■ SHORT EXERCISE ■
Reproduce, please, only the lines from the first line below to the line containing "sunk four-pointed star.", inclusive.
++++ EXERCISE INPUTS ++++
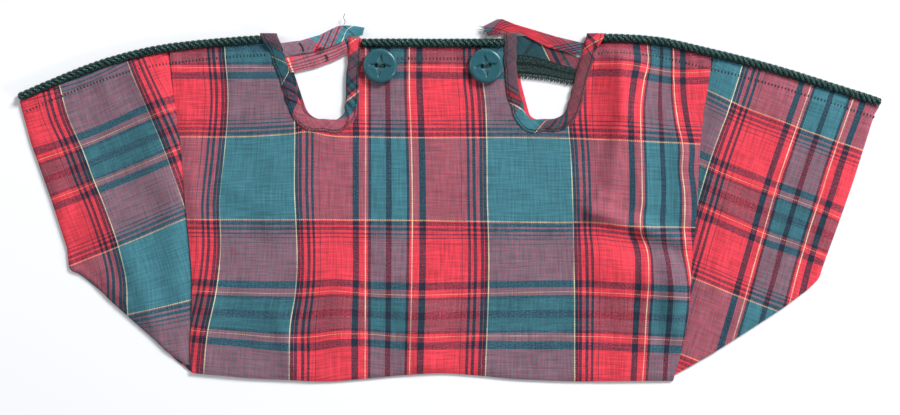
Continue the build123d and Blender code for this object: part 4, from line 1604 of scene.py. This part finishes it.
def turned(center, lean, x, y, z):
    """Places turned by lean degrees in plan and carried to a centre."""
    turn = math.radians(lean)
    return np.stack([
        center[0] + x * math.cos(turn) - y * math.sin(turn),
        center[1] + x * math.sin(turn) + y * math.cos(turn), z], -1)


class CoverButtons(bpy.types.Operator):
    """Turns the two dished buttons and sews them on"""
    bl_idname = "cover.buttons"
    bl_label = "Buttons"

    def execute(self, context):
        for side, lean in (("left", -5.0), ("right", 8.0)):
            low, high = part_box(side + "_button")
            center = np.array([(low[0] + high[0]) / 2, (low[1] + high[1]) / 2]) / MM
            button = self.button(side + "_button_disc", center, lean, low[2] / MM, high[2] / MM)
            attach(button, side + "_button")
            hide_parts(side + "_button")
            thread = self.thread(side + "_sewn_thread", center, lean, high[2] / MM)
            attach(thread, side + "_button")
            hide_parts(side + "_button_thread")
            shank = self.shank(side + "_thread_shank", center)
            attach(shank, "button_flap")
            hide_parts(side + "_button_shank")
        return {"FINISHED"}

    def button(self, name, center, lean, low, high):
        """Profile turned round the axis, with wells and a sunk four-pointed star.

        Across the face the height is a flat dish, a rounded rim and a rounded side;
        each of the star's points is a valley whose straight walls narrow outward from
        near the middle, and each well drops steeply inside its radius.
        """
        radius = bpy.context.scene.cover_sizes.button / MM / 2
        face = np.concatenate([np.linspace(0.02, 8.6, 40), np.linspace(8.75, 9.5, 5)])
        dish = high - 0.3
        crest = np.array([
            (9.9, high - 0.01), (10.3, high - 0.07), (10.7, high - 0.2), (11.05, high - 0.38),
            (11.4, high - 0.65), (11.7, high - 0.98), (11.9, high - 1.35), (12.0, high - 1.8),
            (11.97, low + 1.0), (11.7, low + 0.35), (11.1, low), (8.0, low), (0.02, low),
        ])
        crest = crest * np.array([radius / 12.0, 1.0])
        rise = dish + 0.3 * smooth((face - 6.8) / 2.8)
        profile = np.concatenate([np.stack([face, rise], -1), crest])
        ring = 120
        angle = np.linspace(0, 2 * np.pi, ring, endpoint=False)
        x = profile[:, :1] * np.cos(angle)
        y = profile[:, :1] * np.sin(angle)
        z = np.broadcast_to(profile[:, 1:], x.shape).copy()
        rows = len(face)
        r = face[:, None]
        star = np.zeros((rows, ring))
        for tilt in (0.0, np.pi / 2):
            off = np.abs(-x[:rows] * np.sin(tilt) + y[:rows] * np.cos(tilt))
            along = np.abs(x[:rows] * np.cos(tilt) + y[:rows] * np.sin(tilt))
            wide = 2.1 * np.minimum((8.6 - along) / 5.0, (along + 1.6) / 3.0)
            valley = np.clip(1 - off / np.maximum(wide, 0.05), 0, 1)
            star = np.maximum(star, valley * smooth((8.6 - along) / 2.0))
        z[:rows] -= 1.3 * star + 0.1 * smooth(1 - r / 3.4)
        for hole in (-2.45, 2.45):
            away = np.hypot(x[:rows] - hole, y[:rows])
            z[:rows] -= 1.8 * smooth((1.45 - away) / 0.4)
        z[:rows] = np.maximum(z[:rows], low + 0.4)
        points = turned(center, lean, x, y, z).reshape(-1, 3)
        faces = facing_out(tube_faces(len(profile), ring), points)
        uv = np.stack([x, y], -1).reshape(-1, 2)
        return mesh_piece(name, points, faces, uv, "button plastic", "button")

    def thread(self, name, center, lean, high):
        """Three strands across the face, from well to well, in a low arch."""
        s = np.linspace(-1, 1, 15)
        paths = []
        for off in (-0.34, 0.0, 0.34):
            x = 2.4 * np.sin(s * np.pi / 2)
            y = off * (1.0 - 0.5 * s ** 2) * 1.4
            z = high - 0.75 + 0.2 * (1 - (off / 0.34) ** 2)
            z = z - 1.8 * smooth((np.abs(s) - 0.55) / 0.45)
            paths.append(turned(center, lean, x, y, z))
        return tubes(name, paths, 0.26, "overlock yarn", "sewing_thread", ring=7)

    def shank(self, name, center):
        """Post of wound thread: a helix of close turns."""
        s = np.linspace(0, 1, 60)
        angle = s * 2 * np.pi * 3.2
        path = np.stack([center[0] + 1.2 * np.cos(angle), center[1] + 1.2 * np.sin(angle),
                         3.45 + 0.5 * s], -1)
        core = np.stack([np.full(6, center[0]), np.full(6, center[1]),
                         np.linspace(3.25, 4.1, 6)], -1)
        core[:, 0] += np.linspace(0, 0.01, 6)
        return tubes(name, [path, core + np.array([0.3, 0, 0]), core - np.array([0.3, 0, 0])], 0.36,
                     "dark thread", "sewing_thread", ring=7)


class CoverPanel(bpy.types.Panel):
    """Buttons that build the cover piece by piece"""
    bl_idname = "VIEW3D_PT_cover"
    bl_label = "Bagpipe bag cover"
    bl_space_type = "VIEW_3D"
    bl_region_type = "UI"
    bl_category = "Cover"

    def draw(self, context):
        column = self.layout.column()
        for group in (context.scene.cover_sizes, context.scene.cover_colours):
            for name in group.__annotations__:
                column.prop(group, name)
        for operator in OPERATORS:
            column.operator(operator.bl_idname)


# ---- finishes by name ----

PLAIN = [(0.0, 0)]
LEFT_TAPE_WARP = [
    (0, "dim teal"), (30, "navy"), (52, "red"), (88, "dim teal"), (99, "red"),
    (103, "navy"), (105, "dim teal"), (109, "navy"), (112, "dim teal"), (120, "navy"),
    (121, "dim teal"), (131, "red"),
]
LEFT_TAPE_WEFT = [
    (0, "dim red"), (6, "navy"), (7.5, "dim red"), (9, "navy"), (11, "dim teal"), (20, "navy"),
    (21, "dim teal"), (30, "navy"), (33, "red"), (34.5, "teal"), (37, "red"), (38.5, "navy"),
    (41, "red"), (42.5, "teal"), (45, "red"), (46.5, "navy"), (49, "teal"), (86, "navy"),
    (88, "teal"), (92, "navy"), (95, "teal"), (99, "navy"), (101, "dim red"), (104, "navy"),
    (106, "dim teal"), (109, "navy"), (112, "dim red"), (125, "navy"), (127, "dim red"),
    (131, "red"),
]
RIGHT_TAPE_WARP = [
    (0, "red"), (4, "navy"), (6, "red"), (10, "navy"), (12, "dim red"), (58, "navy"),
    (60, "dim red"), (62, "dim teal"), (64, "dim red"), (66, "navy"), (68, "dim red"),
    (70, "dim teal"), (72, "dim red"), (74.5, "teal"), (92.5, "navy"), (95, "dim teal"),
    (97, "navy"), (99, "dim red"), (101.5, "navy"), (103.5, "dim teal"), (106, "navy"),
    (107, "dim teal"),
]
RIGHT_TAPE_WEFT = [
    (0, "navy"), (2, "red"), (6, "navy"), (7, "red"), (12, "dim teal"), (74, "teal"),
    (91, "dim red"),
]
FINE_CHECK = [(0, "teal"), (1.4, "navy"), (3.4, "red"), (4.6, "teal"), (6.2, "navy"), (8, "red"),
              (9.2, "navy"), (11, "teal"), (12.6, "red"), (13.8, "navy"), (15.8, "red"),
              (17, "teal"), (18.6, "navy")]
LEFT_BAND_LINES = [(0, 0), (1.2, 0.4), (1.9, 0), (3.0, 0.4), (3.7, 0), (5.0, 0.4), (5.9, 0),
                   (7.4, 0.4), (8.3, 0)]
FINISHES = {
    "tartan": woven,
    "left tape": lambda name: woven(
        name, LEFT_TAPE_WARP, LEFT_TAPE_WEFT,
        [(0, 0), (30, 1), (30.9, 0), (99.5, 1), (100.4, 0), (139, 1), (140, 0)],
        [(0, 0), (17, 1), (17.8, 0)], 150.0, 0.78, 0.95, None, 1.7),
    "right tape": lambda name: woven(
        name, RIGHT_TAPE_WARP, RIGHT_TAPE_WEFT,
        [(0, 0), (73.4, 1), (74.3, 0), (91.8, 1), (92.7, 0)],
        [(0, 0), (7, 1), (8, 0)], 150.0, 0.78, 0.95, None, 1.7),
    # The left back tape is navy, red and teal at 0.6 of its brightness: painted shade of the dark
    # gap between the layers at the left opening; the right back tape is plain red.
    "left back tape": lambda name: woven(
        name, [(0, "navy"), (20, "red"), (24, "navy"), (30, "red")], [(0, "teal")], PLAIN, PLAIN,
        150.0, 0.78, 0.6),
    "right back tape": lambda name: woven(
        name, [(0, "red")], [(0, "red")], PLAIN, PLAIN, 150.0, 0.78),
    "left strap": lambda name: woven(
        name, [(0, "teal"), (24, "red"), (25.5, "navy"), (27, "red"), (28.5, "teal"), (30, "red"),
               (31.5, "navy"), (33, "red"), (34.5, "teal"), (36, "red"), (37.5, "navy"),
               (39, "red"), (40.5, "teal")],
        [(0, "red"), (26, "teal"), (50, "navy"), (52, "teal")],
        [(0, 0), (46.5, 1), (47.3, 0)], PLAIN, 64.0, -0.7, 1.3, [(0, 0), (2.6, 0.5), (3.0, 0)]),
    "right strap": lambda name: woven(
        name, FINE_CHECK + [(20, "red"), (62, "navy"), (63.5, "red"), (65.5, "navy"), (67, "red"),
                            (68.5, "navy"), (70.5, "red"), (72, "navy"), (74, "teal")],
        FINE_CHECK + [(20, "red"), (60, "navy"), (62, "red"), (64, "teal"), (65.5, "navy"),
                      (67.5, "red"), (69, "navy"), (71, "teal"), (72.5, "navy")],
        PLAIN, PLAIN, 76.0, 0.7, 0.95, [(0, 0), (6.2, 0.6), (6.8, 0)]),
    "crimson band": lambda name: woven(
        name, [(0, "red"), (50, "navy"), (52, "red"), (54, "navy")], [(0, "red"), (9, "teal")],
        [(0, 0), (8.2, 1), (9.2, 0)], PLAIN, 64.0, 0.3, 1.45, LEFT_BAND_LINES),
    "green band": lambda name: woven(
        name,
        [(0, "dim teal"), (37, "red"), (42, "navy"), (46, "red"), (51, "dim teal"), (54, "red")],
        [(0, "dim teal"), (8, "navy"), (11, "dim teal"), (36, "teal"), (52, "navy"), (54, "teal")],
        [(0, 0), (36.4, 1), (37.3, 0)], PLAIN, 64.0, 0.6, 0.62, [(0, 1), (11, 0)]),
    "cord yarn": cord_yarn,
    "lip tape": lambda name: sewing_yarn(name, bpy.context.scene.cover_colours.cord),
    "dark thread": lambda name: sewing_yarn(name, bpy.context.scene.cover_colours.stitching),
    "maroon thread": lambda name: sewing_yarn(name, (0.11, 0.028, 0.045)),
    "overlock yarn": lambda name: fluffy_yarn(name, (0.004, 0.012, 0.011), (0.04, 0.1, 0.09)),
    "pale thread": lambda name: fluffy_yarn(name, (0.3, 0.4, 0.4), (0.85, 0.88, 0.85)),
    "button plastic": button_plastic,
    "pale table": table_top,
}

OPERATORS = (
    CoverStage, CoverBackCloth, CoverFrontCloth, CoverBindings, CoverBands, CoverStraps,
    CoverCords, CoverStitching, CoverLooseThreads, CoverButtons,
)
CLASSES = (CoverSizes, CoverColours, *OPERATORS, CoverPanel)


def register():
    for item in CLASSES:
        bpy.utils.register_class(item)
    bpy.types.Scene.cover_sizes = bpy.props.PointerProperty(type=CoverSizes)
    bpy.types.Scene.cover_colours = bpy.props.PointerProperty(type=CoverColours)


def unregister():
    del bpy.types.Scene.cover_colours
    del bpy.types.Scene.cover_sizes
    for item in reversed(CLASSES):
        bpy.utils.unregister_class(item)


def main():
    """Builds the whole cover."""
    register()
    for operator in OPERATORS:
        group, name = operator.bl_idname.split(".")
        getattr(getattr(bpy.ops, group), name)()


if __name__ == "__main__":
    main()
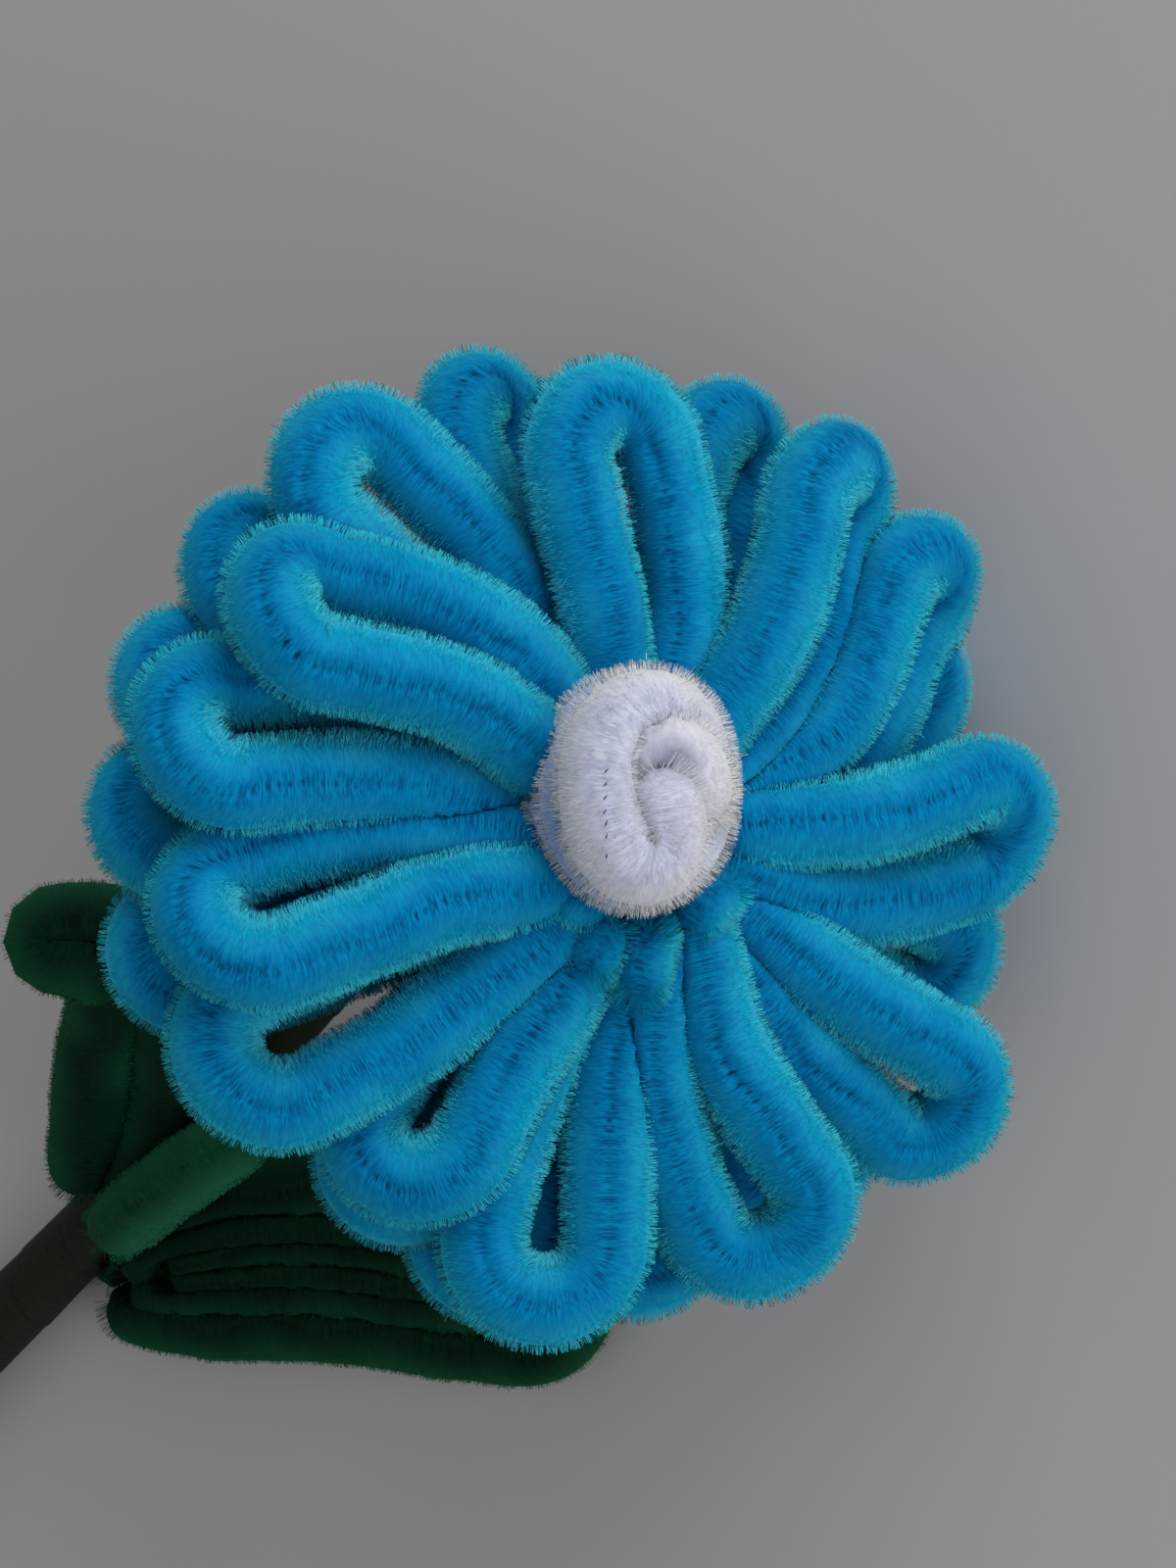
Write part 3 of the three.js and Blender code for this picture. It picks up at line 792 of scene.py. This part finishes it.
++++
■ ANSWER TO THIS TASK ■
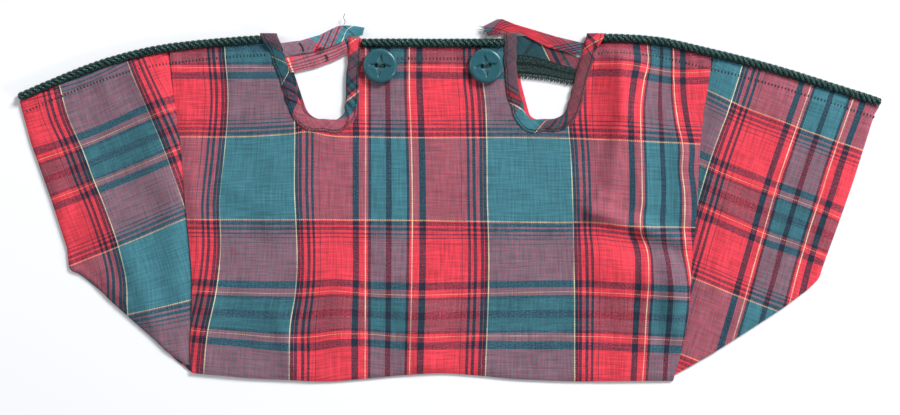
Continue the build123d and Blender code for this object: part 4, from line 1604 of scene.py. This part finishes it.
def turned(center, lean, x, y, z):
    """Places turned by lean degrees in plan and carried to a centre."""
    turn = math.radians(lean)
    return np.stack([
        center[0] + x * math.cos(turn) - y * math.sin(turn),
        center[1] + x * math.sin(turn) + y * math.cos(turn), z], -1)


class CoverButtons(bpy.types.Operator):
    """Turns the two dished buttons and sews them on"""
    bl_idname = "cover.buttons"
    bl_label = "Buttons"

    def execute(self, context):
        for side, lean in (("left", -5.0), ("right", 8.0)):
            low, high = part_box(side + "_button")
            center = np.array([(low[0] + high[0]) / 2, (low[1] + high[1]) / 2]) / MM
            button = self.button(side + "_button_disc", center, lean, low[2] / MM, high[2] / MM)
            attach(button, side + "_button")
            hide_parts(side + "_button")
            thread = self.thread(side + "_sewn_thread", center, lean, high[2] / MM)
            attach(thread, side + "_button")
            hide_parts(side + "_button_thread")
            shank = self.shank(side + "_thread_shank", center)
            attach(shank, "button_flap")
            hide_parts(side + "_button_shank")
        return {"FINISHED"}

    def button(self, name, center, lean, low, high):
        """Profile turned round the axis, with wells and a sunk four-pointed star.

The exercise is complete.